*DATASET SECTION*:

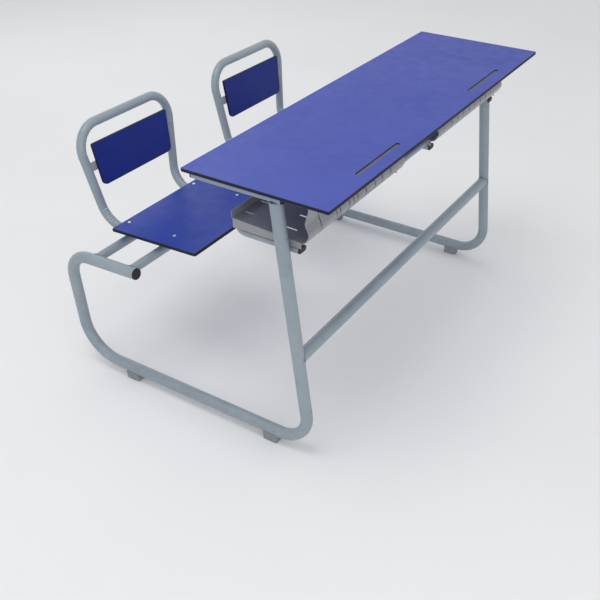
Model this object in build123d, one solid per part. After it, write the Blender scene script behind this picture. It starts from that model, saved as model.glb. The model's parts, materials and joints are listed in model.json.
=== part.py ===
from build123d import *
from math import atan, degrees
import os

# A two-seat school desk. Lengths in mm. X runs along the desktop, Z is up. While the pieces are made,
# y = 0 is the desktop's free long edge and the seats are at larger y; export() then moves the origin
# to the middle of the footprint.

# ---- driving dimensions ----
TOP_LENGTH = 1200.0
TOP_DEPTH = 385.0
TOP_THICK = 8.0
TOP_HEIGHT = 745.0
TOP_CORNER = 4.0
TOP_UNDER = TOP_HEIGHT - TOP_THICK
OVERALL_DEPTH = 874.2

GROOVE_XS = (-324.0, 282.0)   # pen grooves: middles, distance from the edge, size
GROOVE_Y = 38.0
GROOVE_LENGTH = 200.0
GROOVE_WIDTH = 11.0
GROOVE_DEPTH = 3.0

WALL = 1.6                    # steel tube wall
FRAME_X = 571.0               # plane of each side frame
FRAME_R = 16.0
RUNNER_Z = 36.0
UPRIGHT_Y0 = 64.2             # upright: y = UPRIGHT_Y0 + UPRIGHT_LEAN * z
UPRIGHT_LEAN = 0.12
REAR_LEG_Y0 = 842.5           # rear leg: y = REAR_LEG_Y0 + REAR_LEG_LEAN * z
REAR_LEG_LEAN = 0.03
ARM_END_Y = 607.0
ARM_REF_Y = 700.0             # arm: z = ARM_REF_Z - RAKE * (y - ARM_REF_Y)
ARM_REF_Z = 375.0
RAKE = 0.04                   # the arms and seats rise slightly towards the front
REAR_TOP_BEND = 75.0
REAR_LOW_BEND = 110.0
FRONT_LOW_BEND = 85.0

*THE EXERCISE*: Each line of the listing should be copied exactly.

*EXERCISE SOLUTION*:
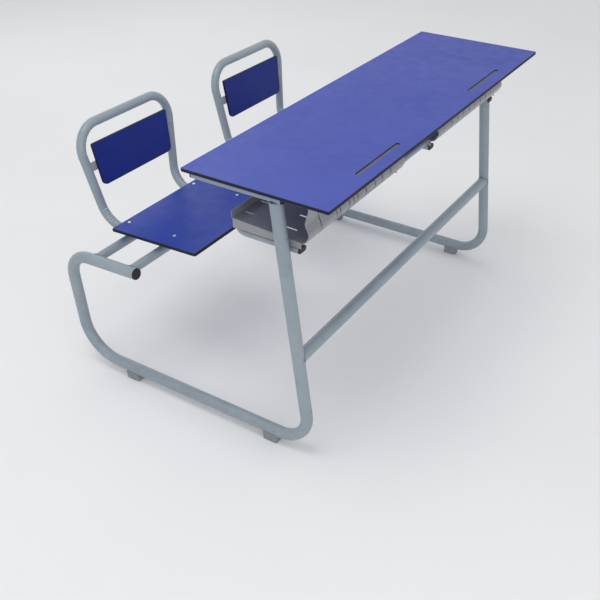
Model this object in build123d, one solid per part. After it, write the Blender scene script behind this picture. It starts from that model, saved as model.glb. The model's parts, materials and joints are listed in model.json.
=== part.py ===
from build123d import *
from math import atan, degrees
import os

# A two-seat school desk. Lengths in mm. X runs along the desktop, Z is up. While the pieces are made,
# y = 0 is the desktop's free long edge and the seats are at larger y; export() then moves the origin
# to the middle of the footprint.

# ---- driving dimensions ----
TOP_LENGTH = 1200.0
TOP_DEPTH = 385.0
TOP_THICK = 8.0
TOP_HEIGHT = 745.0
TOP_CORNER = 4.0
TOP_UNDER = TOP_HEIGHT - TOP_THICK
OVERALL_DEPTH = 874.2

GROOVE_XS = (-324.0, 282.0)   # pen grooves: middles, distance from the edge, size
GROOVE_Y = 38.0
GROOVE_LENGTH = 200.0
GROOVE_WIDTH = 11.0
GROOVE_DEPTH = 3.0

WALL = 1.6                    # steel tube wall
FRAME_X = 571.0               # plane of each side frame
FRAME_R = 16.0
RUNNER_Z = 36.0
UPRIGHT_Y0 = 64.2             # upright: y = UPRIGHT_Y0 + UPRIGHT_LEAN * z
UPRIGHT_LEAN = 0.12
REAR_LEG_Y0 = 842.5           # rear leg: y = REAR_LEG_Y0 + REAR_LEG_LEAN * z
REAR_LEG_LEAN = 0.03
ARM_END_Y = 607.0
ARM_REF_Y = 700.0             # arm: z = ARM_REF_Z - RAKE * (y - ARM_REF_Y)
ARM_REF_Z = 375.0
RAKE = 0.04                   # the arms and seats rise slightly towards the front
REAR_TOP_BEND = 75.0
REAR_LOW_BEND = 110.0
FRONT_LOW_BEND = 85.0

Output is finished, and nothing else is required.